Problem to solve: Set down exactly the lines of the records from the top to the line containing "towards -Y. Millimetres."; include both.

Data supplied:
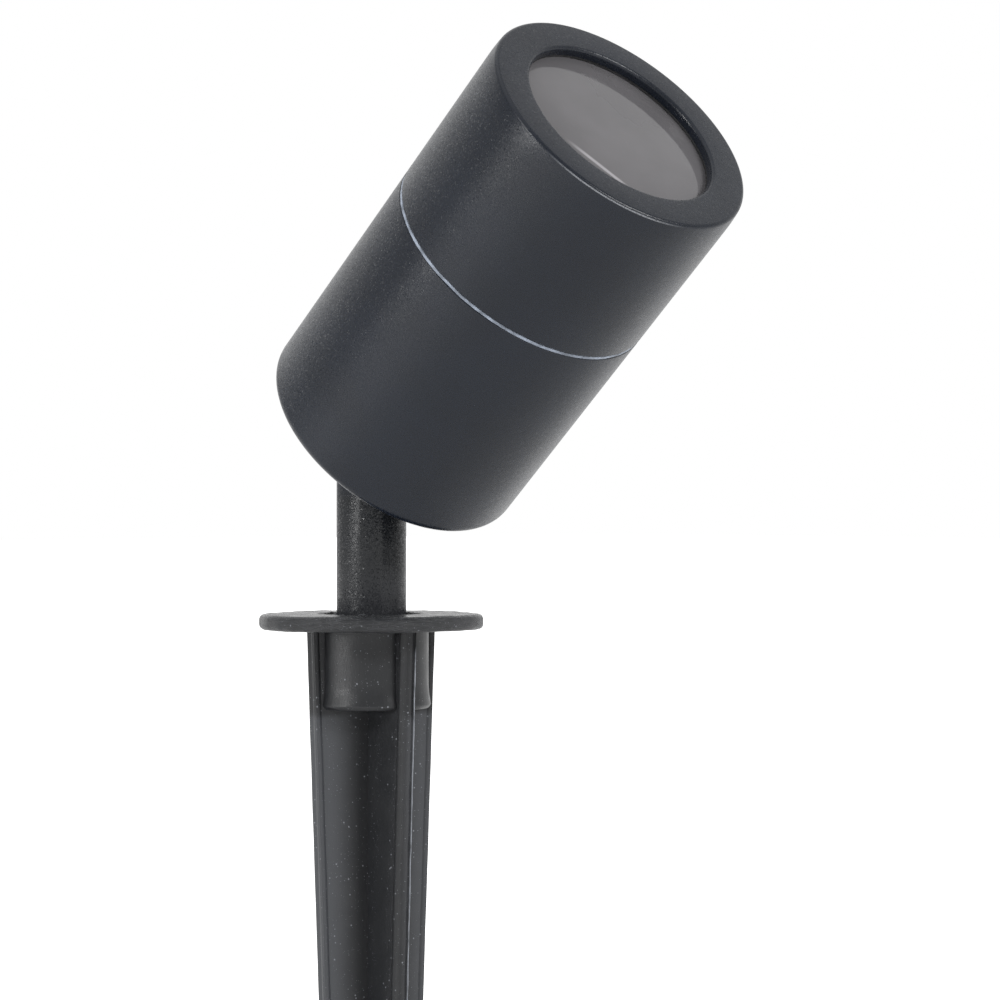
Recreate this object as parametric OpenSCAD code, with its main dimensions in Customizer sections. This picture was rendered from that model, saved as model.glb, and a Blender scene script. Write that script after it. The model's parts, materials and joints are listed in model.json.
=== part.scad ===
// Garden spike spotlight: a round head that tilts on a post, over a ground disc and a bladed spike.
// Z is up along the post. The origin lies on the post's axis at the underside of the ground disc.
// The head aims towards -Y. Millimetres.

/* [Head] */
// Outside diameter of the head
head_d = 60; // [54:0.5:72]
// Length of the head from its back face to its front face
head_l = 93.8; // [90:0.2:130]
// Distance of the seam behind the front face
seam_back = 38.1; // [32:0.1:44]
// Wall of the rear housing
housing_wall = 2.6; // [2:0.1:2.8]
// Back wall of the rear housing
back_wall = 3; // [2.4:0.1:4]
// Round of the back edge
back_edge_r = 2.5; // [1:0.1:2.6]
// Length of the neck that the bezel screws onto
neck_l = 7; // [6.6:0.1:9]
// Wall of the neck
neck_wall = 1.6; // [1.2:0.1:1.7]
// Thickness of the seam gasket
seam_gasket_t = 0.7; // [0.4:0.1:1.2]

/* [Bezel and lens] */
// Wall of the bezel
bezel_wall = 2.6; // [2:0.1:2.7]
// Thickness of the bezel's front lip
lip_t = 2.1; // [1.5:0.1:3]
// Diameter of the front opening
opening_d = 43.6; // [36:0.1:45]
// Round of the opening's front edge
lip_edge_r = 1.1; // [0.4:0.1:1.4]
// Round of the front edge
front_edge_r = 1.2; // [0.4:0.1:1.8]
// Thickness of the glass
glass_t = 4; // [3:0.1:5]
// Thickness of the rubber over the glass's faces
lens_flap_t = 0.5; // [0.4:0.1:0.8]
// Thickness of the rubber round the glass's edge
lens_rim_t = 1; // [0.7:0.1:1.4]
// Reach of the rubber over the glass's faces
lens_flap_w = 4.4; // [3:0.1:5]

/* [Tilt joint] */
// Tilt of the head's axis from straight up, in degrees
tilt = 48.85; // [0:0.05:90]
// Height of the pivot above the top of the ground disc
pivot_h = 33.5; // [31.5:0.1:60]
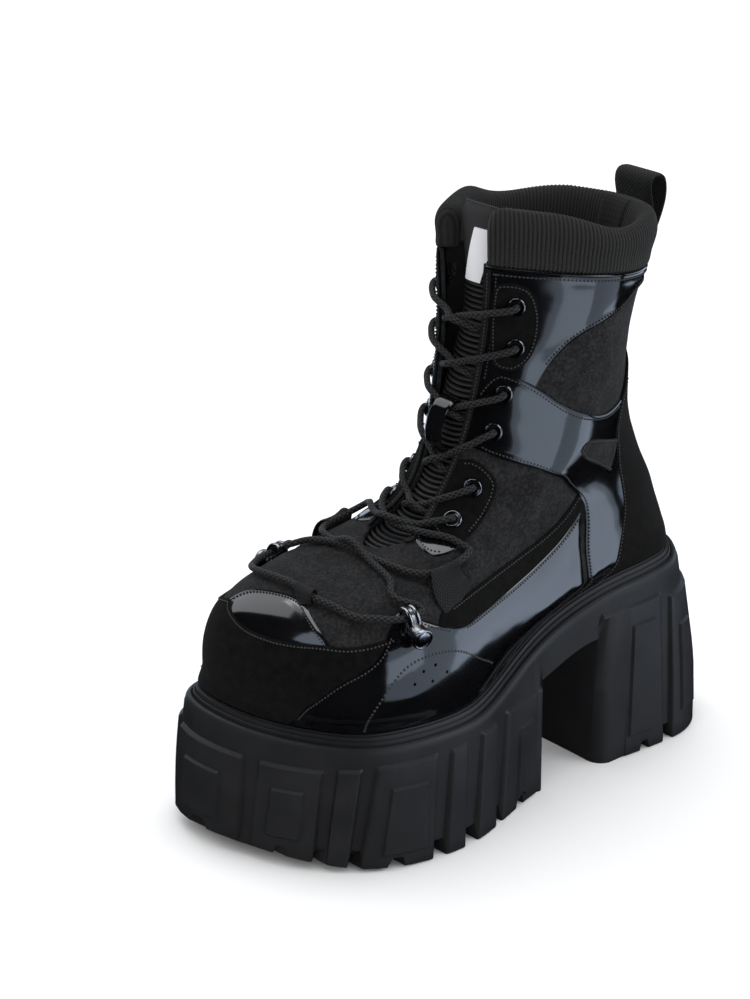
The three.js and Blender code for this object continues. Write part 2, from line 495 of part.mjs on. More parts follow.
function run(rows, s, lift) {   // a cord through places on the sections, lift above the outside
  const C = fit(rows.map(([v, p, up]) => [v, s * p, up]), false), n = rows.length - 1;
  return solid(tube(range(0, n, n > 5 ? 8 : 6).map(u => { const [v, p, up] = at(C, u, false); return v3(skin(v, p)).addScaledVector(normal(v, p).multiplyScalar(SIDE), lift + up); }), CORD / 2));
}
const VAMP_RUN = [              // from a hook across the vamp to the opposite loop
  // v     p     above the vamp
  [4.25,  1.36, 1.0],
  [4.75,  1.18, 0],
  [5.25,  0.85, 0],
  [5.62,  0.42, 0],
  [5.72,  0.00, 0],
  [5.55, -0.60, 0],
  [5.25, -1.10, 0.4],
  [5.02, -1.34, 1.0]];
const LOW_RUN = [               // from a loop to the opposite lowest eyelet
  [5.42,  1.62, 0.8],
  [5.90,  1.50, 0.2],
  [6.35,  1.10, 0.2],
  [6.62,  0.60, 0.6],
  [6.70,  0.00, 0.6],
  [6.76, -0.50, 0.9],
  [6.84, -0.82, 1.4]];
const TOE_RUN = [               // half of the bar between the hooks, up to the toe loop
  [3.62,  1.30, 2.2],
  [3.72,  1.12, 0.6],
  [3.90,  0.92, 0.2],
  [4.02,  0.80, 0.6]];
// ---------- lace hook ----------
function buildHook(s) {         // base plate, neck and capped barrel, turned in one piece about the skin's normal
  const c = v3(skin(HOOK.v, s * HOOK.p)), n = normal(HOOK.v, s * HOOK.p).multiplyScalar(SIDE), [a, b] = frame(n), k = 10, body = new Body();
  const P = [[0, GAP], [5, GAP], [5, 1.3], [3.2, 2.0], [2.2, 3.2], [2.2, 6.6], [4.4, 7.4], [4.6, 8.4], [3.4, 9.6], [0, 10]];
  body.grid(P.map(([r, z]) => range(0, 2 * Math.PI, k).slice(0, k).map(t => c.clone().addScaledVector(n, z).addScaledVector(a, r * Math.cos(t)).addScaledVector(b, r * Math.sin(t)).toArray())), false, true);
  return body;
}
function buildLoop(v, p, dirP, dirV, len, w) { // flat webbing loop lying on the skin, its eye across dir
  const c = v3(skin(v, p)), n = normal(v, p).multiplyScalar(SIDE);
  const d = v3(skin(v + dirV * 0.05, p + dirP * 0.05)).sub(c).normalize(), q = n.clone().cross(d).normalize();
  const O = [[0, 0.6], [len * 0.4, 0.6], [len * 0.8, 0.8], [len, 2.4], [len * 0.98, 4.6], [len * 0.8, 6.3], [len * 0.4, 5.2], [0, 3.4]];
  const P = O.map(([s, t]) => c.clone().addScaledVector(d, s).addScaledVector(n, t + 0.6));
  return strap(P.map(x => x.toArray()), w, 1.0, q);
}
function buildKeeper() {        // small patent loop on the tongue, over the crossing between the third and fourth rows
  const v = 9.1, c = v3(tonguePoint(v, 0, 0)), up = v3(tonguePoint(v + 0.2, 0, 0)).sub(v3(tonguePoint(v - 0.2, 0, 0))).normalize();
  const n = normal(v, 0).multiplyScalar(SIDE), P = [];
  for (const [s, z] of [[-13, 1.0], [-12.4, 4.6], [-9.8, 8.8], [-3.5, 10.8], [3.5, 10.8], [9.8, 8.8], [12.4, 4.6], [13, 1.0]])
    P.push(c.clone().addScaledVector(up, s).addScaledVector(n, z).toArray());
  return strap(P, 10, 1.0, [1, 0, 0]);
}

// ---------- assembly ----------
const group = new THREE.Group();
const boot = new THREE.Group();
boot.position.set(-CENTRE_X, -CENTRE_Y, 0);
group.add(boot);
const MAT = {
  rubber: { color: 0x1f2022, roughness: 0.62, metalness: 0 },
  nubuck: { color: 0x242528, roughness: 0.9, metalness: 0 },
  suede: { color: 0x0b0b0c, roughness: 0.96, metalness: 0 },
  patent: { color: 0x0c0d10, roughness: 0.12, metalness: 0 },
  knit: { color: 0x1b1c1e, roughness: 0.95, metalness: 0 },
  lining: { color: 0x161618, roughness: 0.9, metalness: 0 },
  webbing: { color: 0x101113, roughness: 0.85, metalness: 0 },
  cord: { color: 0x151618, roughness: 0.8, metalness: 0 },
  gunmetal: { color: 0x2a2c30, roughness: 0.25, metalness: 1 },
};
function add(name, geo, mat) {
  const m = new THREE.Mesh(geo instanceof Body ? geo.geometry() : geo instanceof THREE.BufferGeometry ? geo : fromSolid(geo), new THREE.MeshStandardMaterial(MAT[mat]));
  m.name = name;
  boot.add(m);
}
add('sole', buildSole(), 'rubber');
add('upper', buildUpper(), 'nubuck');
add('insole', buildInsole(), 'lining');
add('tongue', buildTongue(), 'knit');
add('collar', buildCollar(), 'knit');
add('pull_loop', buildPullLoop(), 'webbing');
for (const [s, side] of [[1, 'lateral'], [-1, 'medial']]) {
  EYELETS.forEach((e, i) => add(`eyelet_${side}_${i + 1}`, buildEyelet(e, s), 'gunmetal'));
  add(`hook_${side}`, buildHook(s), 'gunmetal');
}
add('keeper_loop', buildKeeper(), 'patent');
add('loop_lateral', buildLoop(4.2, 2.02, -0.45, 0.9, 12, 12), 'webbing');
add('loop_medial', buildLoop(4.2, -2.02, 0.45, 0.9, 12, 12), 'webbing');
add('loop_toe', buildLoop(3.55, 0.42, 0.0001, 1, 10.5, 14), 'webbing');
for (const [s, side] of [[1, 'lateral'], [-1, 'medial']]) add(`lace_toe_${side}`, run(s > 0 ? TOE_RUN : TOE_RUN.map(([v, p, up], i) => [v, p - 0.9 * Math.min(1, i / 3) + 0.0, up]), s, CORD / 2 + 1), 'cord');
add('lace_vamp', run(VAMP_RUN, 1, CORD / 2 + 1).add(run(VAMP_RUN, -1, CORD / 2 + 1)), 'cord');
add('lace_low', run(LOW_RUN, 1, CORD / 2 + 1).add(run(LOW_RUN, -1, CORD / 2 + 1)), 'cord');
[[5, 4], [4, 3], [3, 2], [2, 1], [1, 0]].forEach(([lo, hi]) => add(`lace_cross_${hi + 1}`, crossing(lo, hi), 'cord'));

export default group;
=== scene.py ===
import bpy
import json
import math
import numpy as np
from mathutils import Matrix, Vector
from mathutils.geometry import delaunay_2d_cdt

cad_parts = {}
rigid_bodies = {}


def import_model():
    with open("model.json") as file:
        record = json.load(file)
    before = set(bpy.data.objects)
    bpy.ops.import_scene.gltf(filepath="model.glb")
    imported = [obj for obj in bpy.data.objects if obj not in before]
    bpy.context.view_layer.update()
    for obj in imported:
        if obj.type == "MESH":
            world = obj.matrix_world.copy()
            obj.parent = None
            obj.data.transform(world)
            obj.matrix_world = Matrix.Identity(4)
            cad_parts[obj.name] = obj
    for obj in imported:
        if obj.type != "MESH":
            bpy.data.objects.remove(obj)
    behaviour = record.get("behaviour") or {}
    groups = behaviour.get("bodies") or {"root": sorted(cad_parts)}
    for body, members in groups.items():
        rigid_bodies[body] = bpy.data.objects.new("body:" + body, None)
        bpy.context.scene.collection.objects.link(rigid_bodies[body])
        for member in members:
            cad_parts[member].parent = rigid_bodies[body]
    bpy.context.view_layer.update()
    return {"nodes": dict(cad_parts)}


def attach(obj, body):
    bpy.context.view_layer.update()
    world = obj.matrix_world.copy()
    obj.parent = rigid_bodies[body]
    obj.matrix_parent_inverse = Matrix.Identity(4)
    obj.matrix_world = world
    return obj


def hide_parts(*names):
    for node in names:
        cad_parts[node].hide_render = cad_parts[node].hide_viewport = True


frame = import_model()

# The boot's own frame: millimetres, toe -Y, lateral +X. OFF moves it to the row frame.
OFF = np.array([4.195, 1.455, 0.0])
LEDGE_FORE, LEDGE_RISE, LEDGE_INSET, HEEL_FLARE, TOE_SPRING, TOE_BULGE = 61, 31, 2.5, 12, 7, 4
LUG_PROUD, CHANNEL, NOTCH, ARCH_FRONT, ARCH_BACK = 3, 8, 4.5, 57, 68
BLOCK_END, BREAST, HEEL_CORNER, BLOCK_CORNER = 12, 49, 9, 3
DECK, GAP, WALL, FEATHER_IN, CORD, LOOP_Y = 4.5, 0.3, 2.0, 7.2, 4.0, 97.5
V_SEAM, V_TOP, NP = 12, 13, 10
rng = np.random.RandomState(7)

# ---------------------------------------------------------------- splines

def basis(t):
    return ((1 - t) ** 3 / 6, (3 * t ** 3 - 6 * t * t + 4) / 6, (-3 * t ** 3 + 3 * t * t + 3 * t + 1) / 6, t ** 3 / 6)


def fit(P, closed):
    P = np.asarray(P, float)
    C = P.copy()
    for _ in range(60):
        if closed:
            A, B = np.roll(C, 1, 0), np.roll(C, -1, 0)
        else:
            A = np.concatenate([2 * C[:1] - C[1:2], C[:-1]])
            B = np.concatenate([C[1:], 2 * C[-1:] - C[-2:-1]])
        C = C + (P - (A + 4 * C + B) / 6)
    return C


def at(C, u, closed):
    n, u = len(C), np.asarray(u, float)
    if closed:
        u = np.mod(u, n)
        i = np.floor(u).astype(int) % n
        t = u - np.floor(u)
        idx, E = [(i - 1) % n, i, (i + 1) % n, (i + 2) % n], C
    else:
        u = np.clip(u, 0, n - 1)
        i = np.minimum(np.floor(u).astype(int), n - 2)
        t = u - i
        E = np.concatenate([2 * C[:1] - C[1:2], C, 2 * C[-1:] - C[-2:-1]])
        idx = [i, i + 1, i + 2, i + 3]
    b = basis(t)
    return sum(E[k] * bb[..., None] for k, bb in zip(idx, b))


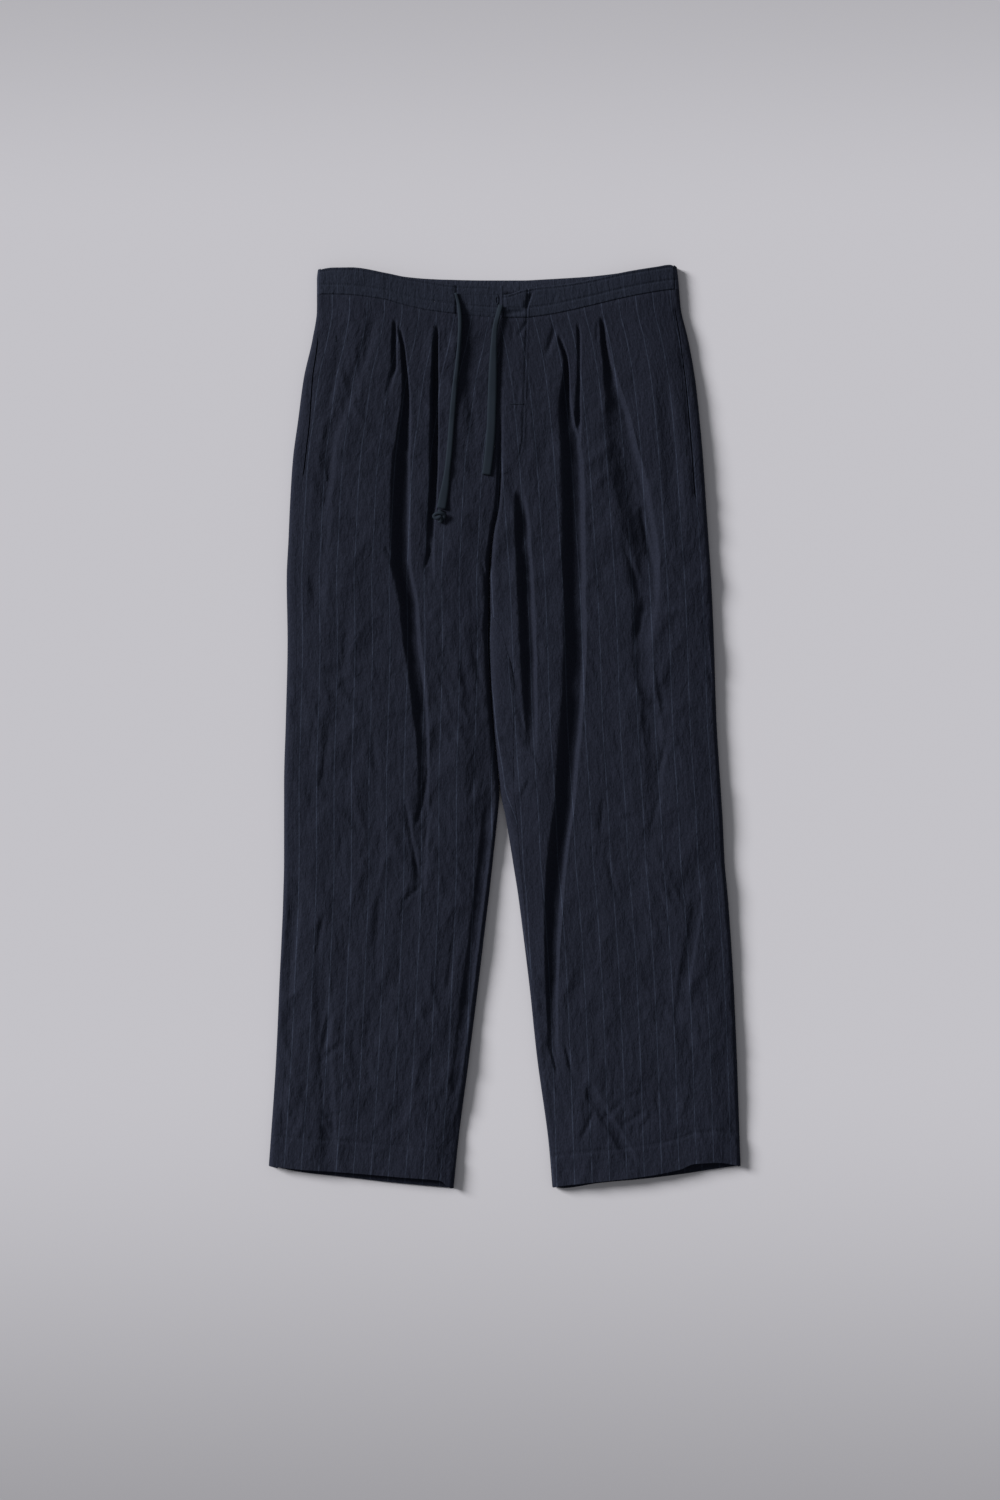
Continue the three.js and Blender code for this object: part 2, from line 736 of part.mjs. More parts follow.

Result of this task:
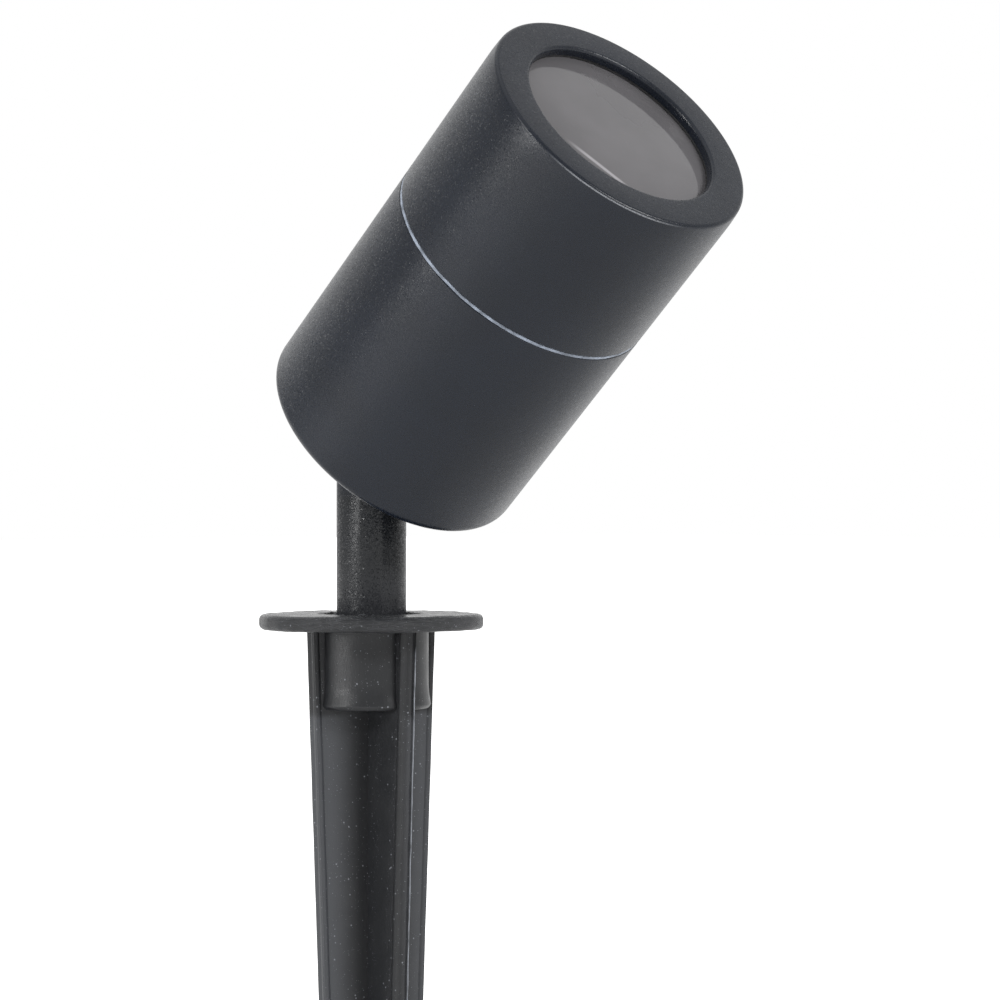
Recreate this object as parametric OpenSCAD code, with its main dimensions in Customizer sections. This picture was rendered from that model, saved as model.glb, and a Blender scene script. Write that script after it. The model's parts, materials and joints are listed in model.json.
=== part.scad ===
// Garden spike spotlight: a round head that tilts on a post, over a ground disc and a bladed spike.
// Z is up along the post. The origin lies on the post's axis at the underside of the ground disc.
// The head aims towards -Y. Millimetres.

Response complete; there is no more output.